We shared the recipes for these in previous videos that I have linked
up in the description box below. So, this noodle soup is very filling and looks
elaborate, but with a little organisation, it can be made just under 40 minutes, if you have the noodles and the dumplings pre-made. So, if you want to step up
from your curry flavoured pot noodle then today’s recipe is for you.
Now, let’s watch Kevin as he makes this delicious noodle soup. Let’s start by prepping the tofu and vegetables.

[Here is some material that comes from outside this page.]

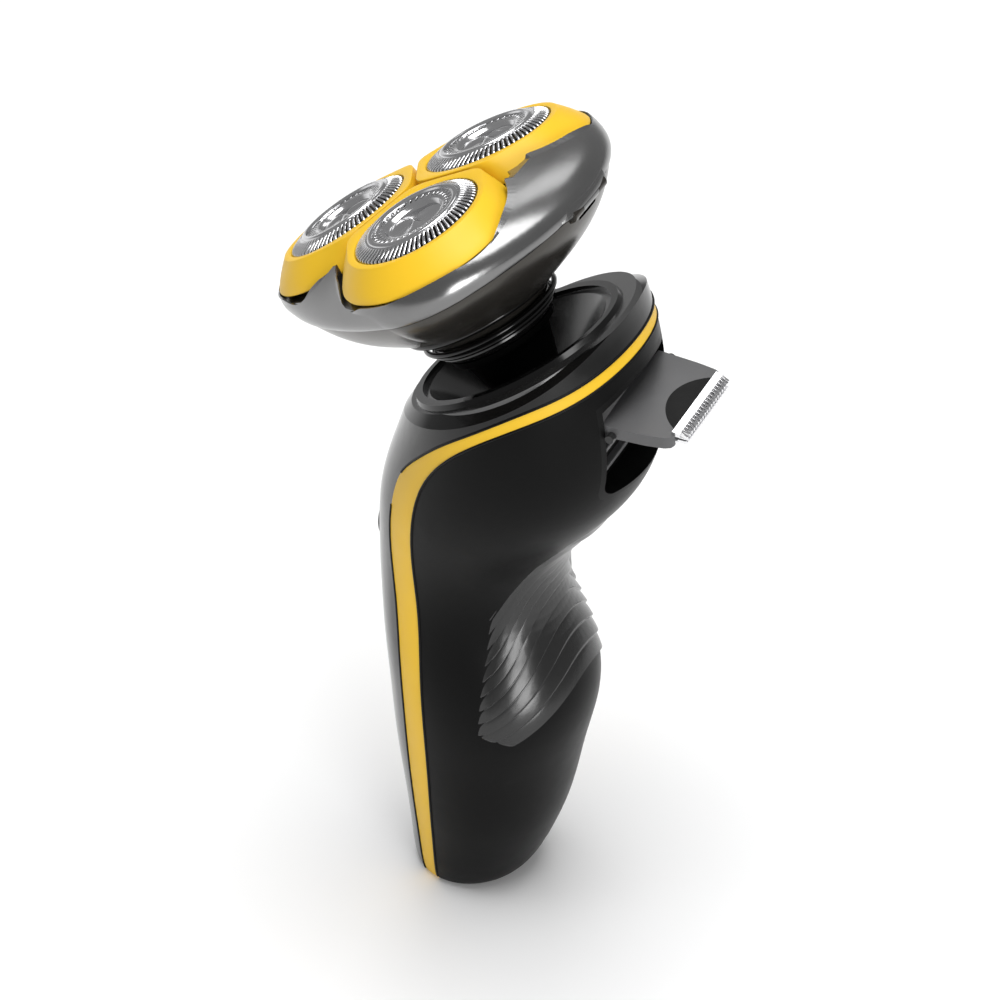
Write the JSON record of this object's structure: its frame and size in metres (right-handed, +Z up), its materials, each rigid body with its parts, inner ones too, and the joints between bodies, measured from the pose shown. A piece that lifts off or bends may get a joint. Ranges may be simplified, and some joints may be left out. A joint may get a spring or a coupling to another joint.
{
  "type": "rotary shaver",
  "caption": "Cordless rotary shaver with a tilting three-lobed cutting head on a narrow neck, a waisted handle and a flip-out trimmer at the back.",
  "frame": {"origin": "centre of the flat base the handle stands on", "axes": "+Z up along the handle, -Y the front with the power button, +X to the right of someone facing the front"},
  "size_m": [0.0664, 0.0839, 0.1659],
  "materials": {
    "gloss_black": "high gloss, moulded ABS",
    "satin_black": "soft satin, fine spark texture",
    "yellow_gloss": "satin gloss, dyed through",
    "head_gunmetal": "lacquered, high gloss",
    "head_lower": "lacquered, dark bronze-black",
    "collar_black": "polished",
    "bay_black": "fine matt",
    "flap_grey": "satin grey",
    "foil_steel": "polished, etched slots",
    "cutter_steel": "ground",
    "blade_steel": "ground and polished edge",
    "pin_steel": "drawn wire",
    "motor_can": "zinc plated",
    "gear_nylon": "natural acetal",
    "frame_nylon": "glass-filled nylon",
    "board_green": "solder mask",
    "cell_wrap": "shrink sleeve",
    "switch_metal": "stamped",
    "brass_pin": "plated",
    "lens_clear": "light guide"
  },
  "bodies": {
    "handle": {"front_cover": "gloss_black", "accent_stripe": "yellow_gloss", "rear_casing": "satin_black", "trimmer_bay": "bay_black", "base_cap": "satin_black", "charge_socket": "gloss_black", "charge_pin": "brass_pin", "deck_bowl": "gloss_black", "deck_ring": "gloss_black", "neck_post": "satin_black", "drive_motor": "motor_can", "motor_plate": "switch_metal", "battery_cell": "cell_wrap", "circuit_board": "board_green", "inner_frame": "frame_nylon", "tact_switch": "switch_metal", "indicator_lens": "lens_clear", "trimmer_pin": "pin_steel", "base_screws": "pin_steel"},
    "neck_collar": {"middle_collar": "collar_black"},
    "head_base": {"lower_shell": "head_lower", "ball_cup": "frame_nylon", "gear_plate": "frame_nylon", "head_hinge_pin": "pin_steel"},
    "head_top": {"upper_shell": "head_gunmetal"},
    "motor_rotor": {"drive_shaft": "pin_steel"},
    "sun": {"sun_pinion": "gear_nylon"},
    "power_key": {"power_button": "satin_black"},
    "release_key": {"release_button": "satin_black"},
    "trimmer": {"trimmer_flap": "flap_grey", "trimmer_inset": "bay_black", "trimmer_comb": "blade_steel"},
    "trimmer_cutter": {"trimmer_blade": "blade_steel"},
    "petal_unit_back_right": {"petal_back_right": "yellow_gloss", "foil_back_right": "foil_steel"},
    "cutter_unit_back_right": {"cutter_back_right": "cutter_steel"},
    "gear_unit_back_right": {"driven_gear_back_right": "gear_nylon"},
    "petal_unit_back_left": {"petal_back_left": "yellow_gloss", "foil_back_left": "foil_steel"},
    "cutter_unit_back_left": {"cutter_back_left": "cutter_steel"},
    "gear_unit_back_left": {"driven_gear_back_left": "gear_nylon"},
    "petal_unit_front": {"petal_front": "yellow_gloss", "foil_front": "foil_steel"},
    "cutter_unit_front": {"cutter_front": "cutter_steel"},
    "gear_unit_front": {"driven_gear_front": "gear_nylon"}
  },
  "joints": [
    {"name": "neck_pitch", "type": "hinge", "parent": "handle", "child": "neck_collar", "pos_m": [0, -0.001, 0.1393], "axis": [1, 0, 0], "range_deg": [-7, 7], "stiffness_Nm_per_rad": 3},
    {"name": "neck_rock", "type": "hinge", "parent": "neck_collar", "child": "head_base", "pos_m": [0, -0.001, 0.1393], "axis": [0, 0.8387, 0.5446], "range_deg": [-7, 7], "stiffness_Nm_per_rad": 3},
    {"name": "head_flip", "type": "hinge", "parent": "head_base", "child": "head_top", "pos_m": [0, 0.02257, 0.16176], "axis": [-1, 0, 0], "range_deg": [0, 100]},
    {"name": "drive_spin", "type": "hinge", "parent": "handle", "child": "motor_rotor", "pos_m": [0, 0.01643, 0.11247], "axis": [0, -0.5446, 0.8387], "continuous": true},
    {"name": "sun_spin", "type": "hinge", "parent": "head_base", "child": "sun", "pos_m": [0, -0.00296, 0.14232], "axis": [0, -0.5446, 0.8387], "continuous": true},
    {"name": "gear_spin_back_right", "type": "hinge", "parent": "head_base", "child": "gear_unit_back_right", "pos_m": [0.01429, 0.00396, 0.14682], "axis": [0, -0.5446, 0.8387], "continuous": true},
    {"name": "petal_rock_back_right", "type": "hinge", "parent": "head_top", "child": "petal_unit_back_right", "pos_m": [0.01441, -0.00165, 0.15559], "axis": [-0.5, 0.7263, 0.4717], "range_deg": [-2.5, 2.5], "stiffness_Nm_per_rad": 0.6},
    {"name": "cutter_spin_back_right", "type": "hinge", "parent": "petal_unit_back_right", "child": "cutter_unit_back_right", "pos_m": [0.01452, -0.00236, 0.15679], "axis": [0.0785, -0.5044, 0.8599], "continuous": true},
    {"name": "gear_spin_back_left", "type": "hinge", "parent": "head_base", "child": "gear_unit_back_left", "pos_m": [-0.01429, 0.00396, 0.14682], "axis": [0, -0.5446, 0.8387], "continuous": true},
    {"name": "petal_rock_back_left", "type": "hinge", "parent": "head_top", "child": "petal_unit_back_left", "pos_m": [-0.01441, -0.00165, 0.15559], "axis": [-0.5, -0.7263, -0.4717], "range_deg": [-2.5, 2.5], "stiffness_Nm_per_rad": 0.6},
    {"name": "cutter_spin_back_left", "type": "hinge", "parent": "petal_unit_back_left", "child": "cutter_unit_back_left", "pos_m": [-0.01452, -0.00236, 0.15679], "axis": [-0.0785, -0.5044, 0.8599], "continuous": true},
    {"name": "gear_spin_front", "type": "hinge", "parent": "head_base", "child": "gear_unit_front", "pos_m": [0, -0.0168, 0.13334], "axis": [0, -0.5446, 0.8387], "continuous": true},
    {"name": "petal_rock_front", "type": "hinge", "parent": "head_top", "child": "petal_unit_front", "pos_m": [0, -0.02258, 0.142], "axis": [1, 0, 0], "range_deg": [-2.5, 2.5], "stiffness_Nm_per_rad": 0.6},
    {"name": "cutter_spin_front", "type": "hinge", "parent": "petal_unit_front", "child": "cutter_unit_front", "pos_m": [0, -0.02345, 0.1431], "axis": [0, -0.6184, 0.7859], "continuous": true},
    {"name": "power_press", "type": "slide", "parent": "handle", "child": "power_key", "axis": [0, 1, 0], "range_m": [0, 0.0008], "stiffness_N_per_m": 400},
    {"name": "release_press", "type": "slide", "parent": "head_base", "child": "release_key", "axis": [0, 0.8387, 0.5446], "range_m": [0, 0.0008], "stiffness_N_per_m": 400},
    {"name": "trimmer_flip", "type": "hinge", "parent": "handle", "child": "trimmer", "pos_m": [0, 0.034, 0.1222], "axis": [-1, 0, 0], "range_deg": [0, 90]},
    {"name": "trimmer_stroke", "type": "slide", "parent": "trimmer", "child": "trimmer_cutter", "axis": [1, 0, 0], "range_m": [-0.0009, 0.0009], "stiffness_N_per_m": 60}
  ],
  "couplings": [
    {"joint": "sun_spin", "follows": "drive_spin", "ratio": 1},
    {"joint": "gear_spin_back_right", "follows": "drive_spin", "ratio": -0.5},
    {"joint": "cutter_spin_back_right", "follows": "drive_spin", "ratio": -0.5},
    {"joint": "gear_spin_back_left", "follows": "drive_spin", "ratio": -0.5},
    {"joint": "cutter_spin_back_left", "follows": "drive_spin", "ratio": -0.5},
    {"joint": "gear_spin_front", "follows": "drive_spin", "ratio": -0.5},
    {"joint": "cutter_spin_front", "follows": "drive_spin", "ratio": -0.5}
  ]
}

We are using firm tofu. Cut the tofu into thin slices at an angle. This creates an interesting
texture when they are going to be seared later. Kevin’s cutting the carrots into slanted
half-moons, you can also cut them into julienne or any shape that you like. As for the bok choy, separate the leaves first
and then wash them thoroughly as there is often some dirt in between the leaves. For
this dish, we prefer to cut them along the length into thirds or halves depending on
the size of the leaves. We are using enochi mushrooms but you may
use other types of mushrooms of your choice. Cut off the roots. Then separate the enochi
into smaller bunches but do not separate the mushrooms individually otherwise they will
be too delicate to cook. Now leave the prepared vegetables
aside for the moment while we start making the curry broth. In a saucepan on medium heat, add the chickpea
flour. Roast for 3 – 4 minutes then add the curry powder and turmeric. Roast for one more minute then add the
coconut milk and start to stir immediately. A silicon whisk
is helpful to avoid any lumps from forming. Continue to simmer uncovered while stirring
until the broth starts to thicken. This should take about 5 minutes. Add some water to adjust
the consistency to your liking. We are adding about 1 1/2 cups. Add salt to taste. Then set the broth aside while
we start to saute the vegetables. Before we do this, place a large pot of water
on the stove and start to heat it. We will later add the noodles to it. If you are adding
the dumplings to this dish, you may use a steamer pot instead and steam the dumplings
in the meantime. Once steamed, use the boiling water to cook the noodles.You can also use
a steamer rack in a regular pot, then remove the rack, change the water and then boil the
noodles. It may be handy to keep some boiling water in the kettle for this, then add it
to the pot when needed. While the dumplings are steaming, let’s
sear the tofu and saute the vegetables. We recommend sauteing the veggies
separately for more control on the optimum cooking time for each vegetable. In a skillet on medium-high heat, add one
teaspoon of coconut oil. Once heated, add the bunches of enochi mushrooms. Cook for
about one minute on one side then turn over and cook for another minute on the other side.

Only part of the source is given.